I mean that's one notch below "Talking Point: Why NSO Is Terrible."

This is a game that, is a high profile 2nd party exclusive from a beloved studio in their core genre, in a new IP with an expanded scope versus their prior games, that had huge press hype and E3 hype with fan and media availability across 2 E3s going into it, a high review was the expected default for every outlet (except IGN and Kotaku because Nintendo reasons), and giving it a middling score would have been the trashy click-bait option. Site posts a high score and a very lengthy text review, and within 5 minutes, someone posts "I think this review is false."

Obvious troll is obvious.

I agree that the back and forth made it look unprofessional on the staff's part, but that's only because they're so open and forgiving. Most other sites would have issued stern words, a TOS posting about staff interactions via PM and a ban warning on rebuttal #2, and by rebuttal #3 the user would have been banned.

NEStalgia

Ralizah

Kotaku is fine. They might occasionally try to stir the pot with an opinion piece, but, honestly, NL has done the same thing for years as well. They're no better or worse than the majority of mainstream gaming news outlets.

I mainly come to NL for the forums, since you can keep track of pretty much everything news-wise between Nintendo Everything and Siliconera.

With that said, I do like the openness, and how the writers and staff will actually just talk to you instead of threatening to ban you for posting a dissenting opinion. Is it unprofessional? Maybe, I don't know. I just know that I prefer communities where the people with the badges don't abuse their authority.

Edited on by Ralizah

Currently Playing: Yakuza Kiwami 2 (SD)

NEStalgia

@Ryu_Niiyama Paragraphs, Ryu. Paragraphs.

Don't get me wrong, I love Iwata, I loved the Iwata era, and I terribly miss the Asks and "real " |DIRECT|s. At the same time, he got a lot of things wrong.

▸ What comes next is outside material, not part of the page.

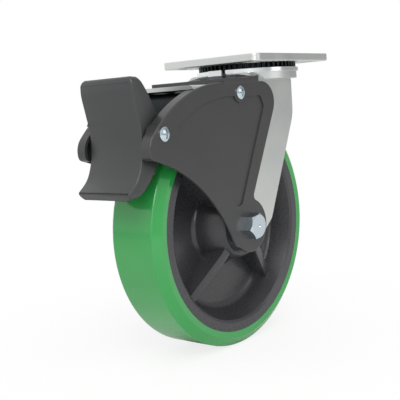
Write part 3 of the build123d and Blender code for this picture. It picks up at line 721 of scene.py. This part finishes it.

The focus on Japan may be common for most Japanese CEOs, but Nintendo's not "most Japanese companies." They technically did more business in NA than Japan, by revenue, not by accident, but because that was Yamauchi's intent, and he leaned heavily on Arakawa for keeping a pulse on that. Arakawa doesn't get the respect he deserves, he really had a strong finger on the pulse of the NA business, and pushing back on Japan (and was the only man that could actually get away with doing so considering Yamauchi...) The Wii and DS era still had Yamauchi helming the board directly. Iwata gets a lot of credit, but he still had the sensei watching over his shoulder. Much as I love Iwata, and much as he was an essential figure for the Nintendo we love (and truthfully I'd probably have learned to hate Yamauchi's Nintendo...it was pretty nasty in the 80's...a better EA than EA.), you can see the trajectory of him struggling to find solid footing the more Yamauchi's influence diminished and then was lost. I think together they were solid leadership, but Yamauchi was still an anchor for the "business imperatives" side of Nintendo into the late Wii era. Arakawa leaving NoA to Kimishima, the "traditional" businessman, didn't really help either.

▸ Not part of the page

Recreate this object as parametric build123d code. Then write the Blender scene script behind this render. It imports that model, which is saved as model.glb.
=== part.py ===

"If you build it" isn't inherently a bad strategy even today. The problem was few wanted what the WiiU was, it was a rough product that they seemed uncertain of even internally (a year before launch it still had a prototype gamepad, they forgot to show the console) and seemed really unsure what they actually wanted it to be. I don't think WiiU is a product they "wanted to build." I think they got caught flat footed that Switch wasn't possible yet, Wii was mismanaged and in free-fall, and 3DS wasn't picking up DS's torch. They needed something and had to run with it. I also think what they wanted it to be wasn't really sellable anymore because cheap tablets arrived just prior. I do think Iwata had faith in the WiiU as a product. I'm not convinced anyone else at all did. Everything good about it he made good. But I'm not sure even Miyamoto was too excited about it.

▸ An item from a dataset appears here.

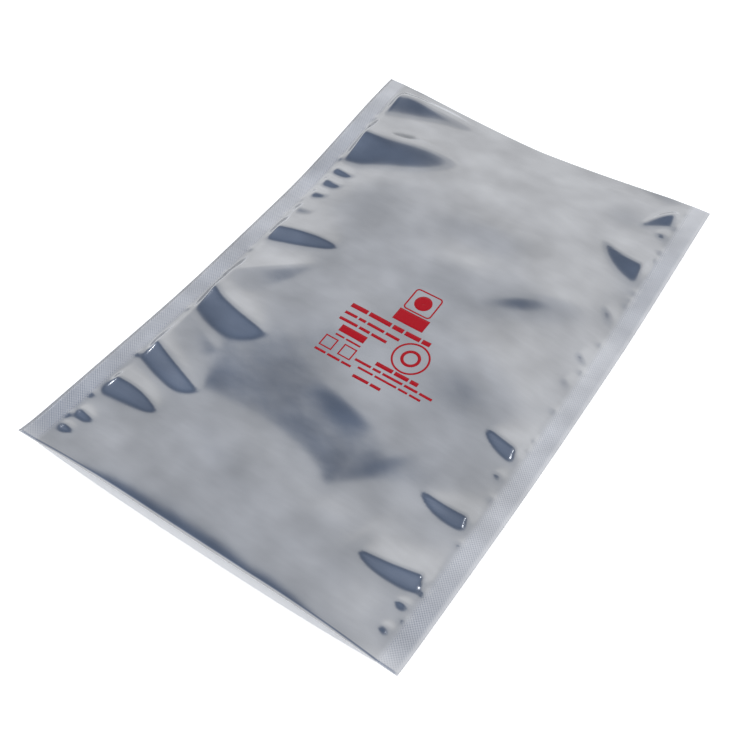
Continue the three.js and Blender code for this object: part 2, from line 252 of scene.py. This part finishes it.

MS was directionless until Spencer. It was a bunch of corporate suits trying to figure out how to tap markets and synergize company priorities. But Spencer has a clear vision, and lives gaming. Don't rule him out. I see him as the Western Iwata. It's a rare treat to have two gaming leaders like that in one lifetime.

Sony OTOH just goes whatever way the winds are blowing, then tries to buy the wind. If they can't, they try to sue it out of existence.

There's like 10 other topics we could spend hours on in the rest so I'll have to restrain myself here

But the point is, I agree with most of your points about Iwata in terms of what I like about him. But I also think he kind of reverted to too local a focus versus Yamauchi's very Western focus (from the very start) and that, more than anything, set Nintendo back in the western market, and overall. I like the Nintendo approach as much as you, but one can't deny that not following the industry hurt their home consoles (every single console dropped in sales excluding Wii....not sure if Switch really counts since it rolls in their handheld business.) From a business point of view, it was clear that whatever they were doing wasn't working. And Wii may have been a huge success, commercially, but it was actually a total failure for their objectives. The goal was to "create new gamers" (Iwata's words) - and it failed catastrophically, it did nothing of the sort, except for maybe creating the phone gaming business. It hit huge numbers as a fad. That was very good for giving Nintendo the money it needed to endure....it didn't actually fulfill business objectives for building out their future market, thus another part of WiiU's result. Switch on the other hand, didn't aim to rebuild a new market but to re-attract their old market, pre-Wii. And that's been very successful.